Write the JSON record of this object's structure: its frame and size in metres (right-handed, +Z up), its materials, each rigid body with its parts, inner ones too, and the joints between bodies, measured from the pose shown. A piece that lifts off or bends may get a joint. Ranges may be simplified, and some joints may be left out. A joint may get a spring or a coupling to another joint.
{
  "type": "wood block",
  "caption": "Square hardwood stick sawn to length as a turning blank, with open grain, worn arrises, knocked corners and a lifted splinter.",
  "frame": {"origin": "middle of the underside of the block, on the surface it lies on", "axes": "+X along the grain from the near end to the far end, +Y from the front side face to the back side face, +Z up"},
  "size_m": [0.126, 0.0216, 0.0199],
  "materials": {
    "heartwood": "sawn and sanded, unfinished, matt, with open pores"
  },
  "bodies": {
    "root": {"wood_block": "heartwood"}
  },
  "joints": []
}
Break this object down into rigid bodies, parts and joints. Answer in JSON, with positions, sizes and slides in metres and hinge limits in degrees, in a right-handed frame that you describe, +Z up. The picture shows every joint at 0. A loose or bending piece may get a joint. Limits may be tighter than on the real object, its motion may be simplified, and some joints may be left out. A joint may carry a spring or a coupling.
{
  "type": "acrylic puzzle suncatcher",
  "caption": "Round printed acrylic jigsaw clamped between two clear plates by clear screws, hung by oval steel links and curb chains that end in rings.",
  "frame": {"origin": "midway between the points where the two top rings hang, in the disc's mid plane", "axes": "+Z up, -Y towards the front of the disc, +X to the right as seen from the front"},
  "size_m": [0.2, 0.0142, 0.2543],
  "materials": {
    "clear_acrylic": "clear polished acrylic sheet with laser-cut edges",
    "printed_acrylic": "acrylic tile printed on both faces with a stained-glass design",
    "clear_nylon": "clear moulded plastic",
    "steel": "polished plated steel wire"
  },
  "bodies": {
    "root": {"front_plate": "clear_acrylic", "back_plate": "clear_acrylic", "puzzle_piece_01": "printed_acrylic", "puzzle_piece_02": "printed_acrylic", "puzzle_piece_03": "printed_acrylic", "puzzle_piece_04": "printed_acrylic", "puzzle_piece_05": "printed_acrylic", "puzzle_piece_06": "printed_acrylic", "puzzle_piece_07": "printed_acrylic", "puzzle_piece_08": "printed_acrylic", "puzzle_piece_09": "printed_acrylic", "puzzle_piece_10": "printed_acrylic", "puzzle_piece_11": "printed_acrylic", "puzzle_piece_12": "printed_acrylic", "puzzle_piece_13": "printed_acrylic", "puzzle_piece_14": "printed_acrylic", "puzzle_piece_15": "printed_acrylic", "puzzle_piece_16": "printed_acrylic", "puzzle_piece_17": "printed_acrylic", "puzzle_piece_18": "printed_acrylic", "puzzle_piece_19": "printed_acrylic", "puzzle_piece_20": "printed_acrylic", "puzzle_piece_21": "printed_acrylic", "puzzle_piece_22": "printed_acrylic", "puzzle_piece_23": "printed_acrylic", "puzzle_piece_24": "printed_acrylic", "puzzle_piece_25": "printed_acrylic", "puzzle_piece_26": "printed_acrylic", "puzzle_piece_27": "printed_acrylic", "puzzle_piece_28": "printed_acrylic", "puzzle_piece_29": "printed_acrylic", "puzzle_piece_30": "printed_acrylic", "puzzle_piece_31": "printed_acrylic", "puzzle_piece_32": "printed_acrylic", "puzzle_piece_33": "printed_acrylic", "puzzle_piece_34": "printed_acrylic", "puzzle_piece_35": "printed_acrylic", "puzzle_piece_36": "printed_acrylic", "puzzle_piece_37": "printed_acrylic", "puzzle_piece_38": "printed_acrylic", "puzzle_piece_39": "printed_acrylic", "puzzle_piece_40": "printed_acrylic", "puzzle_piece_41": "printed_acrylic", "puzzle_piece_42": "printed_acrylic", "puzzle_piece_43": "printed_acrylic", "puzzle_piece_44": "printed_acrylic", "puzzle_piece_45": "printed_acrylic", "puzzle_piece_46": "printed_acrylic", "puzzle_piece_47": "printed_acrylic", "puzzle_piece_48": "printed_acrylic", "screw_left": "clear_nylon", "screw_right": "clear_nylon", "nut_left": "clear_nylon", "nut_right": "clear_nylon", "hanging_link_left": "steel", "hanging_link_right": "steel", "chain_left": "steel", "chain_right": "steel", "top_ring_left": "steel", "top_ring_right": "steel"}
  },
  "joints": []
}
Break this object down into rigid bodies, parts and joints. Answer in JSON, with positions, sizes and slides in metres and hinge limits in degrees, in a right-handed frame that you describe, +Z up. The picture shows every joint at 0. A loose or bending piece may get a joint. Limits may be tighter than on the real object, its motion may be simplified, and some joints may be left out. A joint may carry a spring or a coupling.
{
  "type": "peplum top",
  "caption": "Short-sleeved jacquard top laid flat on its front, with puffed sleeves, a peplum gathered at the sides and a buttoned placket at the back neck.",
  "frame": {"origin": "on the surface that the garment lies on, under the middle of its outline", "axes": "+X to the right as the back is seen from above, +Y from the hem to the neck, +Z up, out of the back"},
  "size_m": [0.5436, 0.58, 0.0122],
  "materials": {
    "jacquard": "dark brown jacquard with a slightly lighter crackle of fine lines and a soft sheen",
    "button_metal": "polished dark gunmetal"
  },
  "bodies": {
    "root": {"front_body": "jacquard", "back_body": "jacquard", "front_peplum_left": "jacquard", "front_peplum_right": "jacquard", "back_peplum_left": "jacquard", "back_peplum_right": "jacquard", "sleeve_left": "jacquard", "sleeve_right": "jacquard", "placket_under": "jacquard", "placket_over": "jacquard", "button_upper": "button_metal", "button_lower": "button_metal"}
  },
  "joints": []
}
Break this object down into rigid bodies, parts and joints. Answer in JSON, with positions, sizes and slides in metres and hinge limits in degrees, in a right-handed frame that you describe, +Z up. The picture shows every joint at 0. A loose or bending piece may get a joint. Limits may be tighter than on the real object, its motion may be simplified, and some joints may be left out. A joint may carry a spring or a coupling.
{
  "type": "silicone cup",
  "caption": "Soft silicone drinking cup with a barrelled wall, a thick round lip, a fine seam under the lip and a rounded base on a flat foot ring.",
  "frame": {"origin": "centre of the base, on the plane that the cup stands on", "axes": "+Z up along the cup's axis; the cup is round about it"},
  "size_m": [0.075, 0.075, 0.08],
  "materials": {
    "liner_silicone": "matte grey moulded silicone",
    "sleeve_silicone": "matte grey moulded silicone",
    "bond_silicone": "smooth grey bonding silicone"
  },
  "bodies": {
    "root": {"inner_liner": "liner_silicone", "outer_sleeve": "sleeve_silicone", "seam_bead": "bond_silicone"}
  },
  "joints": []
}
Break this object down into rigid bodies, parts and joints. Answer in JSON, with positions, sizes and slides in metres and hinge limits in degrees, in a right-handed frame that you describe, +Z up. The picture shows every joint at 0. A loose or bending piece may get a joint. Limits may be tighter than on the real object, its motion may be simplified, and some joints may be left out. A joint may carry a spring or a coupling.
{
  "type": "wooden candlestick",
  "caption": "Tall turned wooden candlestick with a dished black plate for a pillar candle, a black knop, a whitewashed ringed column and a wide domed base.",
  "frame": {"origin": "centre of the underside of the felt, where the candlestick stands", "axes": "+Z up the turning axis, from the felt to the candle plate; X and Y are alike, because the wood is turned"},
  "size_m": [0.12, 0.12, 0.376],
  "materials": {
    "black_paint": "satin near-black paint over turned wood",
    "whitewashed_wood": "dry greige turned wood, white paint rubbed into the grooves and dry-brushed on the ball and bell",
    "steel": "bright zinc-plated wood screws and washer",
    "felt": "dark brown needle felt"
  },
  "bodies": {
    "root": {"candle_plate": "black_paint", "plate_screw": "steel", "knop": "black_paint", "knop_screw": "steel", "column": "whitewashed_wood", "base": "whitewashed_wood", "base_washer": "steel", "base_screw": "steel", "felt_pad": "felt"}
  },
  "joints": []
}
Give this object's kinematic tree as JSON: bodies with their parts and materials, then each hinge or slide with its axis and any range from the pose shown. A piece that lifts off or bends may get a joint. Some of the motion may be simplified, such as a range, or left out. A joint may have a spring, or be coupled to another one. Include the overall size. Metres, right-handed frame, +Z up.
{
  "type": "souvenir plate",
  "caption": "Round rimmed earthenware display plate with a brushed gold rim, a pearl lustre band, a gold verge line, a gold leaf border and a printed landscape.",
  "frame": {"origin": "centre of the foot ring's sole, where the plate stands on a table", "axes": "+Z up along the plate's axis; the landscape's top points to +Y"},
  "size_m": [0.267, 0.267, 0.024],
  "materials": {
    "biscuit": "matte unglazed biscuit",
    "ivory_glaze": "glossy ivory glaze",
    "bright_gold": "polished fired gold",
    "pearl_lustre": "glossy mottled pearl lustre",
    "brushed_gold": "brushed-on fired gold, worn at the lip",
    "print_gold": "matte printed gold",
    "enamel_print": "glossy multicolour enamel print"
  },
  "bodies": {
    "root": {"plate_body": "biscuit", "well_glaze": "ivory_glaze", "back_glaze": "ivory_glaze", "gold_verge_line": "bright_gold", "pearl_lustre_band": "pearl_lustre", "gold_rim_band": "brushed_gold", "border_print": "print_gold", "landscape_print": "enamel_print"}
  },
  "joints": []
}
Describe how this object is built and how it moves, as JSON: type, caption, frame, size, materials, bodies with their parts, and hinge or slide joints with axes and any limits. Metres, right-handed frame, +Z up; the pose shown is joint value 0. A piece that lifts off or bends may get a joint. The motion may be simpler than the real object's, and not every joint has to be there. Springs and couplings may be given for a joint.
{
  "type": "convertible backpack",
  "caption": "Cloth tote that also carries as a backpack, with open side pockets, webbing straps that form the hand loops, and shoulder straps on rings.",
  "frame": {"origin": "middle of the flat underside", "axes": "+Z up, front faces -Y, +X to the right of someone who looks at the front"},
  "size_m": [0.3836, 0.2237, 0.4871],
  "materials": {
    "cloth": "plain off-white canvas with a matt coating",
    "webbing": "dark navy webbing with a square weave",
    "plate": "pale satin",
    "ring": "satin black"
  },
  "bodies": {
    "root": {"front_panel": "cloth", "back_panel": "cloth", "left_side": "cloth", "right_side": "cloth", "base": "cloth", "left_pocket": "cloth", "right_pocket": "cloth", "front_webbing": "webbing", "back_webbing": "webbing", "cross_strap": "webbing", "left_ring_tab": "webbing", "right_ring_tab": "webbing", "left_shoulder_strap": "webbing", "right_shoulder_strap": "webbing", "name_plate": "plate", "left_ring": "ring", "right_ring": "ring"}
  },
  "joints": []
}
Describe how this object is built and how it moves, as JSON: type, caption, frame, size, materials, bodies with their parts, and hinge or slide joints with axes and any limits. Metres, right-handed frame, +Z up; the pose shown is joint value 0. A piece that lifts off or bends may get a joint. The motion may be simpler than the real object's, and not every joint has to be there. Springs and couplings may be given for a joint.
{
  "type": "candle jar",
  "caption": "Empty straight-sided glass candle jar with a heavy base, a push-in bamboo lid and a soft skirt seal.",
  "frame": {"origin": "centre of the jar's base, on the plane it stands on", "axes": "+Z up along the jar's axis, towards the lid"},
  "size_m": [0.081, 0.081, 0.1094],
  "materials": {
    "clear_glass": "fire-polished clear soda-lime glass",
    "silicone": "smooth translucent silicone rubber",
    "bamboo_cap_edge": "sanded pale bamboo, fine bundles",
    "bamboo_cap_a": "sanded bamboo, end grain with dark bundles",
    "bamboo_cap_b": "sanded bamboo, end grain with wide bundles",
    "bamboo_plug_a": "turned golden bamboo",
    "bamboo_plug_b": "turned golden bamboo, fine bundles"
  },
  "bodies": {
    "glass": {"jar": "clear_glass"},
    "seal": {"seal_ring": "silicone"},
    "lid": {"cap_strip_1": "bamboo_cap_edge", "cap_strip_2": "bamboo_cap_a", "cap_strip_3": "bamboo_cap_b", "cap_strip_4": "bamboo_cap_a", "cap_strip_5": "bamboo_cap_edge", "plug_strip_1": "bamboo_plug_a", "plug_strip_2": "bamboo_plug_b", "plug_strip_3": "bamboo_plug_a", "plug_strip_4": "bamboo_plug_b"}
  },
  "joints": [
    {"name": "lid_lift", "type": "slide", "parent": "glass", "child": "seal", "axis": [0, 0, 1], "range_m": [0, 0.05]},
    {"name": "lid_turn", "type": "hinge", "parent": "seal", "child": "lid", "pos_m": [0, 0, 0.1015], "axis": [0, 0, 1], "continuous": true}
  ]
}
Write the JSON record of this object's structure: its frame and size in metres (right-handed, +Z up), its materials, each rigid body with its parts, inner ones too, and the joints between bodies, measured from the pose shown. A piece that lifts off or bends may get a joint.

_ _ _ _

Go through the listing above and pull out each line containing the word "axis".

§ **FULL ANSWER**:
  "frame": {"origin": "centre of the base, on the plane that the cup stands on", "axes": "+Z up along the cup's axis; the cup is round about it"},
  "frame": {"origin": "centre of the underside of the felt, where the candlestick stands", "axes": "+Z up the turning axis, from the felt to the candle plate; X and Y are alike, because the wood is turned"},
Give this object's kinematic tree as JSON: bodies with their parts and materials, then each hinge or slide with its axis and any range from the pose shown. A piece that lifts off or bends may get a joint. Some of the motion may be simplified, such as a range, or left out. A joint may have a spring, or be coupled to another one. Include the overall size. Metres, right-handed frame, +Z up.
  "frame": {"origin": "centre of the foot ring's sole, where the plate stands on a table", "axes": "+Z up along the plate's axis; the landscape's top points to +Y"},
  "frame": {"origin": "centre of the jar's base, on the plane it stands on", "axes": "+Z up along the jar's axis, towards the lid"},
    {"name": "lid_lift", "type": "slide", "parent": "glass", "child": "seal", "axis": [0, 0, 1], "range_m": [0, 0.05]},
    {"name": "lid_turn", "type": "hinge", "parent": "seal", "child": "lid", "pos_m": [0, 0, 0.1015], "axis": [0, 0, 1], "continuous": true}